**TASK PROMPT:** Repeat every line below exactly, word for word.

**DATA ROWS:**
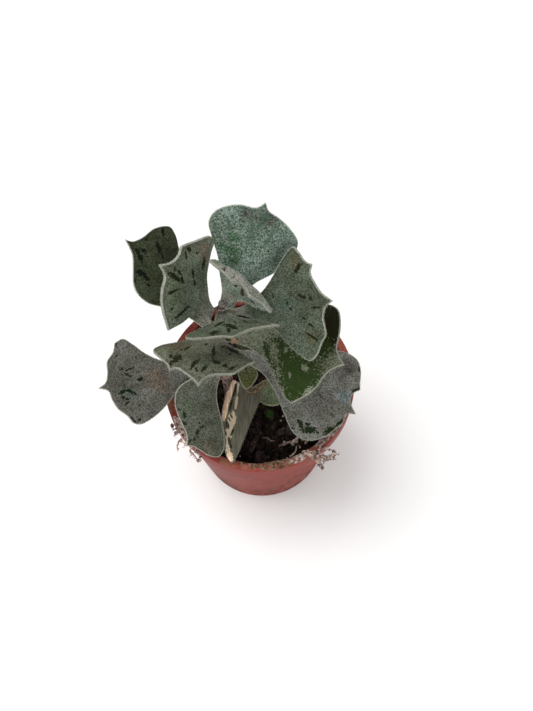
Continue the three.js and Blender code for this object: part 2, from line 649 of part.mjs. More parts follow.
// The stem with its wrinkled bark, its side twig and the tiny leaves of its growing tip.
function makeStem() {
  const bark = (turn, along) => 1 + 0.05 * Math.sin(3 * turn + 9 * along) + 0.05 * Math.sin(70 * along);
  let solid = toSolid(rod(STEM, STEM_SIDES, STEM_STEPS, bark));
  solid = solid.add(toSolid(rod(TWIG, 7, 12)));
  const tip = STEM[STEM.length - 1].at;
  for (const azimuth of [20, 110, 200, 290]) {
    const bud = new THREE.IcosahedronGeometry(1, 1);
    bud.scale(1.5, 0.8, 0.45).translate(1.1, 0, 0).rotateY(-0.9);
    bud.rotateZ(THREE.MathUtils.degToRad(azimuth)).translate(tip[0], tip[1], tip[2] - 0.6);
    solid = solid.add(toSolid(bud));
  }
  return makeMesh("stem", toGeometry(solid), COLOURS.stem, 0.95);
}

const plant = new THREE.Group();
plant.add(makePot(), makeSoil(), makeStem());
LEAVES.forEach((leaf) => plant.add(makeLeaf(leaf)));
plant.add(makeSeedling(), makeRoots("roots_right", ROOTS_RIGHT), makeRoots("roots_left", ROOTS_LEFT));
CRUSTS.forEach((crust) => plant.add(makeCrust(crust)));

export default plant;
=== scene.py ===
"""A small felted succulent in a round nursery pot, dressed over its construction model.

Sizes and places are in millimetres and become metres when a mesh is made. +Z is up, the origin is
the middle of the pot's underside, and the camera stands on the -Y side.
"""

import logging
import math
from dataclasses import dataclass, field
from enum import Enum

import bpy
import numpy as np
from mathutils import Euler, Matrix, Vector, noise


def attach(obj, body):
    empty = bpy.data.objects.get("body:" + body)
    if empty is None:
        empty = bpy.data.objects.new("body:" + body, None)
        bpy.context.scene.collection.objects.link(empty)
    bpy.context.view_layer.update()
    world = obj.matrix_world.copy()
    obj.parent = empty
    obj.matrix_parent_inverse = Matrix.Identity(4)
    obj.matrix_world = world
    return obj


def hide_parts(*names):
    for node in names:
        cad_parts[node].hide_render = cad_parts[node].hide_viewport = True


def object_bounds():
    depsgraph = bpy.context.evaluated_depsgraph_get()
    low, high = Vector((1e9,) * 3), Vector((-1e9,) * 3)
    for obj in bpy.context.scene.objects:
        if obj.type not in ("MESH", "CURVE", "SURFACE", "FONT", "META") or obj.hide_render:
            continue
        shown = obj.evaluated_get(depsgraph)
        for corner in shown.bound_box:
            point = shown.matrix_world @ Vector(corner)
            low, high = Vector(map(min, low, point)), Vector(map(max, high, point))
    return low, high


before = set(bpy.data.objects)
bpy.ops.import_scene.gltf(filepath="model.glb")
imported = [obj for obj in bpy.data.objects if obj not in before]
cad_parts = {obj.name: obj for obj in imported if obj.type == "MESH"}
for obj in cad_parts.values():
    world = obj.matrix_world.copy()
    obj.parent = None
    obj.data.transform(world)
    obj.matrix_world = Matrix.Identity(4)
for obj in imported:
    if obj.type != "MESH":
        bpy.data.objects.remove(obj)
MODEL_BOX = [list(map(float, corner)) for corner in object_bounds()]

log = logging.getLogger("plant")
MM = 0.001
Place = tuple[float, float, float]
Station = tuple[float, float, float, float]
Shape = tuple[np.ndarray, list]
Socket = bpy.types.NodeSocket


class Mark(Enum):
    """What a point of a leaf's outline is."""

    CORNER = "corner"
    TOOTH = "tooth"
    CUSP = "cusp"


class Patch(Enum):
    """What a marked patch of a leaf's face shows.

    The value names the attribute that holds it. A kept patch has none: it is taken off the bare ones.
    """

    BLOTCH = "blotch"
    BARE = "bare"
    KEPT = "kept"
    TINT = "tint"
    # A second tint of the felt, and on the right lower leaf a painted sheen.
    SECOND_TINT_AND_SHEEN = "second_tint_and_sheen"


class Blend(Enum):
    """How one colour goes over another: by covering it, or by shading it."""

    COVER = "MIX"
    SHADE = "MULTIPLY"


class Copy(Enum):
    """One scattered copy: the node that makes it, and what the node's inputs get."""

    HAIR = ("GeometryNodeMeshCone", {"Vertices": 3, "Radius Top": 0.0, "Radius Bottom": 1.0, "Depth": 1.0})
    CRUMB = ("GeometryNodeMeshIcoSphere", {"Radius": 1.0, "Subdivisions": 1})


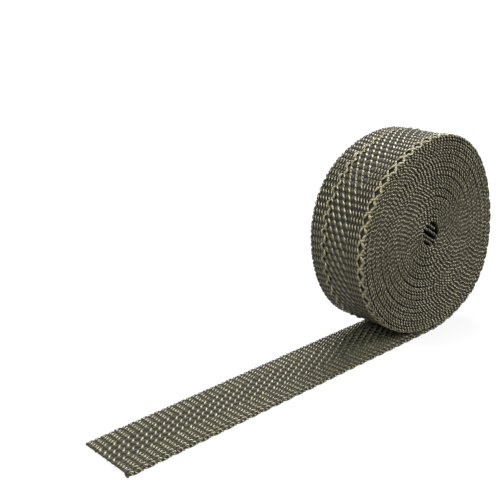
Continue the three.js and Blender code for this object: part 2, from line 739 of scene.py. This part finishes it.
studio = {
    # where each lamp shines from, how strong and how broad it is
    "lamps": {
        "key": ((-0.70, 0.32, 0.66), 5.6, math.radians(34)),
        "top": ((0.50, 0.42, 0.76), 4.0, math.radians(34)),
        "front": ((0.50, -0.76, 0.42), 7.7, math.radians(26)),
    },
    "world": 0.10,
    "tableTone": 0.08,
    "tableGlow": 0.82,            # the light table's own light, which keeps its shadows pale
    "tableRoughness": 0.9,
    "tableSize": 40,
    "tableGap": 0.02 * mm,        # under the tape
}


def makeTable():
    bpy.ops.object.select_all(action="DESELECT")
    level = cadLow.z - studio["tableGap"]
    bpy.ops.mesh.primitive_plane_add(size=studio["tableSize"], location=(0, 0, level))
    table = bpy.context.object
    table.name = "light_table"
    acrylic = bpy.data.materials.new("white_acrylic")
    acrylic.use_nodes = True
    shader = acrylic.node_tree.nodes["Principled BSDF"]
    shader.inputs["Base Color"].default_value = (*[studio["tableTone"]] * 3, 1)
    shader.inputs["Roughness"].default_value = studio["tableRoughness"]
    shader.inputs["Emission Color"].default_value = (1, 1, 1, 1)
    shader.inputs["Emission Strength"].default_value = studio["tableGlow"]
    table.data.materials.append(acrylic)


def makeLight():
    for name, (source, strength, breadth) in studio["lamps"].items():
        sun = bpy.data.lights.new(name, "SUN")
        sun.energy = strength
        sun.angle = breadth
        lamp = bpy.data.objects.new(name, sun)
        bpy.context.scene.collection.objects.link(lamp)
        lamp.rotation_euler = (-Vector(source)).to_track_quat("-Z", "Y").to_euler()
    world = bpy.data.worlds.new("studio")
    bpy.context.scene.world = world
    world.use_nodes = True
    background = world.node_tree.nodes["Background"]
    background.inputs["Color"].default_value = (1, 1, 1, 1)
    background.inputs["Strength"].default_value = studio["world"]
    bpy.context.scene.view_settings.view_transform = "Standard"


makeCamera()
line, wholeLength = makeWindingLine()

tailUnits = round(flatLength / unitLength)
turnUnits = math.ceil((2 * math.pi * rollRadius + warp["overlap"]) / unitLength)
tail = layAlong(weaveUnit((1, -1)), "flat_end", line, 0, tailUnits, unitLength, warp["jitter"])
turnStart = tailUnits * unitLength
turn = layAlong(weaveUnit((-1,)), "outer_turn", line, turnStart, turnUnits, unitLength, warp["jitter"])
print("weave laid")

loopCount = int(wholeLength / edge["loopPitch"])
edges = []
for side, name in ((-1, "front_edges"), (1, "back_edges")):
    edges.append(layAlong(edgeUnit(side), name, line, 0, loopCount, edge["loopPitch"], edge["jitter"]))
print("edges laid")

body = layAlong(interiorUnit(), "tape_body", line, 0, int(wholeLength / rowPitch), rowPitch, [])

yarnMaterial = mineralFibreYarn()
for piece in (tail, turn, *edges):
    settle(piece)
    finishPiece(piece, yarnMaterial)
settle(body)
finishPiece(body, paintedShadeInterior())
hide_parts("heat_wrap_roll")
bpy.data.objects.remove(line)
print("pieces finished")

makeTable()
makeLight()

**THE SOLUTION:**
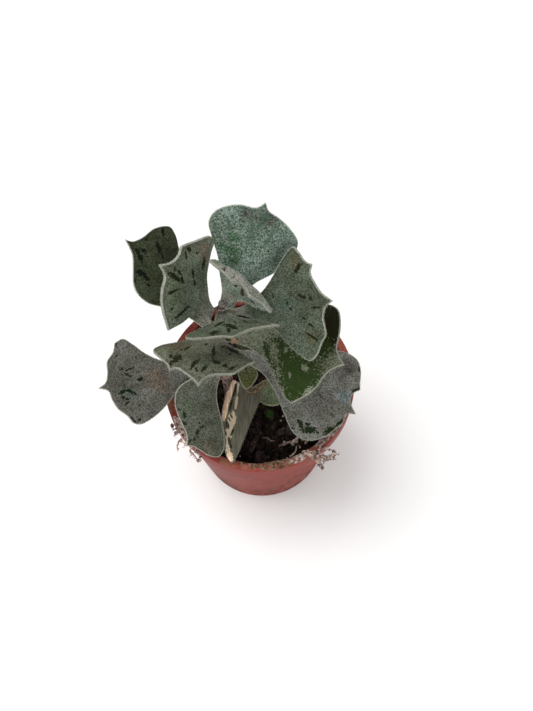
Continue the three.js and Blender code for this object: part 2, from line 649 of part.mjs. More parts follow.
// The stem with its wrinkled bark, its side twig and the tiny leaves of its growing tip.
function makeStem() {
  const bark = (turn, along) => 1 + 0.05 * Math.sin(3 * turn + 9 * along) + 0.05 * Math.sin(70 * along);
  let solid = toSolid(rod(STEM, STEM_SIDES, STEM_STEPS, bark));
  solid = solid.add(toSolid(rod(TWIG, 7, 12)));
  const tip = STEM[STEM.length - 1].at;
  for (const azimuth of [20, 110, 200, 290]) {
    const bud = new THREE.IcosahedronGeometry(1, 1);
    bud.scale(1.5, 0.8, 0.45).translate(1.1, 0, 0).rotateY(-0.9);
    bud.rotateZ(THREE.MathUtils.degToRad(azimuth)).translate(tip[0], tip[1], tip[2] - 0.6);
    solid = solid.add(toSolid(bud));
  }
  return makeMesh("stem", toGeometry(solid), COLOURS.stem, 0.95);
}

const plant = new THREE.Group();
plant.add(makePot(), makeSoil(), makeStem());
LEAVES.forEach((leaf) => plant.add(makeLeaf(leaf)));
plant.add(makeSeedling(), makeRoots("roots_right", ROOTS_RIGHT), makeRoots("roots_left", ROOTS_LEFT));
CRUSTS.forEach((crust) => plant.add(makeCrust(crust)));

export default plant;
=== scene.py ===
"""A small felted succulent in a round nursery pot, dressed over its construction model.

Sizes and places are in millimetres and become metres when a mesh is made. +Z is up, the origin is
the middle of the pot's underside, and the camera stands on the -Y side.
"""

import logging
import math
from dataclasses import dataclass, field
from enum import Enum

import bpy
import numpy as np
from mathutils import Euler, Matrix, Vector, noise


def attach(obj, body):
    empty = bpy.data.objects.get("body:" + body)
    if empty is None:
        empty = bpy.data.objects.new("body:" + body, None)
        bpy.context.scene.collection.objects.link(empty)
    bpy.context.view_layer.update()
    world = obj.matrix_world.copy()
    obj.parent = empty
    obj.matrix_parent_inverse = Matrix.Identity(4)
    obj.matrix_world = world
    return obj


def hide_parts(*names):
    for node in names:
        cad_parts[node].hide_render = cad_parts[node].hide_viewport = True


def object_bounds():
    depsgraph = bpy.context.evaluated_depsgraph_get()
    low, high = Vector((1e9,) * 3), Vector((-1e9,) * 3)
    for obj in bpy.context.scene.objects:
        if obj.type not in ("MESH", "CURVE", "SURFACE", "FONT", "META") or obj.hide_render:
            continue
        shown = obj.evaluated_get(depsgraph)
        for corner in shown.bound_box:
            point = shown.matrix_world @ Vector(corner)
            low, high = Vector(map(min, low, point)), Vector(map(max, high, point))
    return low, high


before = set(bpy.data.objects)
bpy.ops.import_scene.gltf(filepath="model.glb")
imported = [obj for obj in bpy.data.objects if obj not in before]
cad_parts = {obj.name: obj for obj in imported if obj.type == "MESH"}
for obj in cad_parts.values():
    world = obj.matrix_world.copy()
    obj.parent = None
    obj.data.transform(world)
    obj.matrix_world = Matrix.Identity(4)
for obj in imported:
    if obj.type != "MESH":
        bpy.data.objects.remove(obj)
MODEL_BOX = [list(map(float, corner)) for corner in object_bounds()]

log = logging.getLogger("plant")
MM = 0.001
Place = tuple[float, float, float]
Station = tuple[float, float, float, float]
Shape = tuple[np.ndarray, list]
Socket = bpy.types.NodeSocket


class Mark(Enum):
    """What a point of a leaf's outline is."""

    CORNER = "corner"
    TOOTH = "tooth"
    CUSP = "cusp"


class Patch(Enum):
    """What a marked patch of a leaf's face shows.

    The value names the attribute that holds it. A kept patch has none: it is taken off the bare ones.
    """

    BLOTCH = "blotch"
    BARE = "bare"
    KEPT = "kept"
    TINT = "tint"
    # A second tint of the felt, and on the right lower leaf a painted sheen.
    SECOND_TINT_AND_SHEEN = "second_tint_and_sheen"


class Blend(Enum):
    """How one colour goes over another: by covering it, or by shading it."""

    COVER = "MIX"
    SHADE = "MULTIPLY"


class Copy(Enum):
    """One scattered copy: the node that makes it, and what the node's inputs get."""

    HAIR = ("GeometryNodeMeshCone", {"Vertices": 3, "Radius Top": 0.0, "Radius Bottom": 1.0, "Depth": 1.0})
    CRUMB = ("GeometryNodeMeshIcoSphere", {"Radius": 1.0, "Subdivisions": 1})


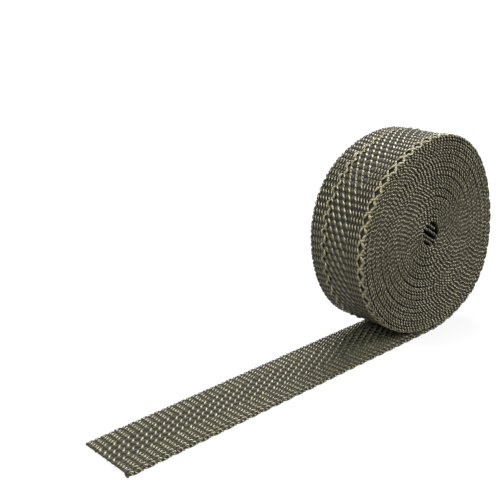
Continue the three.js and Blender code for this object: part 2, from line 739 of scene.py. This part finishes it.
studio = {
    # where each lamp shines from, how strong and how broad it is
    "lamps": {
        "key": ((-0.70, 0.32, 0.66), 5.6, math.radians(34)),
        "top": ((0.50, 0.42, 0.76), 4.0, math.radians(34)),
        "front": ((0.50, -0.76, 0.42), 7.7, math.radians(26)),
    },
    "world": 0.10,
    "tableTone": 0.08,
    "tableGlow": 0.82,            # the light table's own light, which keeps its shadows pale
    "tableRoughness": 0.9,
    "tableSize": 40,
    "tableGap": 0.02 * mm,        # under the tape
}


def makeTable():
    bpy.ops.object.select_all(action="DESELECT")
    level = cadLow.z - studio["tableGap"]
    bpy.ops.mesh.primitive_plane_add(size=studio["tableSize"], location=(0, 0, level))
    table = bpy.context.object
    table.name = "light_table"
    acrylic = bpy.data.materials.new("white_acrylic")
    acrylic.use_nodes = True
    shader = acrylic.node_tree.nodes["Principled BSDF"]
    shader.inputs["Base Color"].default_value = (*[studio["tableTone"]] * 3, 1)
    shader.inputs["Roughness"].default_value = studio["tableRoughness"]
    shader.inputs["Emission Color"].default_value = (1, 1, 1, 1)
    shader.inputs["Emission Strength"].default_value = studio["tableGlow"]
    table.data.materials.append(acrylic)


def makeLight():
    for name, (source, strength, breadth) in studio["lamps"].items():
        sun = bpy.data.lights.new(name, "SUN")
        sun.energy = strength
        sun.angle = breadth
        lamp = bpy.data.objects.new(name, sun)
        bpy.context.scene.collection.objects.link(lamp)
        lamp.rotation_euler = (-Vector(source)).to_track_quat("-Z", "Y").to_euler()
    world = bpy.data.worlds.new("studio")
    bpy.context.scene.world = world
    world.use_nodes = True
    background = world.node_tree.nodes["Background"]
    background.inputs["Color"].default_value = (1, 1, 1, 1)
    background.inputs["Strength"].default_value = studio["world"]
    bpy.context.scene.view_settings.view_transform = "Standard"


makeCamera()
line, wholeLength = makeWindingLine()

tailUnits = round(flatLength / unitLength)
turnUnits = math.ceil((2 * math.pi * rollRadius + warp["overlap"]) / unitLength)
tail = layAlong(weaveUnit((1, -1)), "flat_end", line, 0, tailUnits, unitLength, warp["jitter"])
turnStart = tailUnits * unitLength
turn = layAlong(weaveUnit((-1,)), "outer_turn", line, turnStart, turnUnits, unitLength, warp["jitter"])
print("weave laid")

loopCount = int(wholeLength / edge["loopPitch"])
edges = []
for side, name in ((-1, "front_edges"), (1, "back_edges")):
    edges.append(layAlong(edgeUnit(side), name, line, 0, loopCount, edge["loopPitch"], edge["jitter"]))
print("edges laid")

body = layAlong(interiorUnit(), "tape_body", line, 0, int(wholeLength / rowPitch), rowPitch, [])

yarnMaterial = mineralFibreYarn()
for piece in (tail, turn, *edges):
    settle(piece)
    finishPiece(piece, yarnMaterial)
settle(body)
finishPiece(body, paintedShadeInterior())
hide_parts("heat_wrap_roll")
bpy.data.objects.remove(line)
print("pieces finished")

makeTable()
makeLight()

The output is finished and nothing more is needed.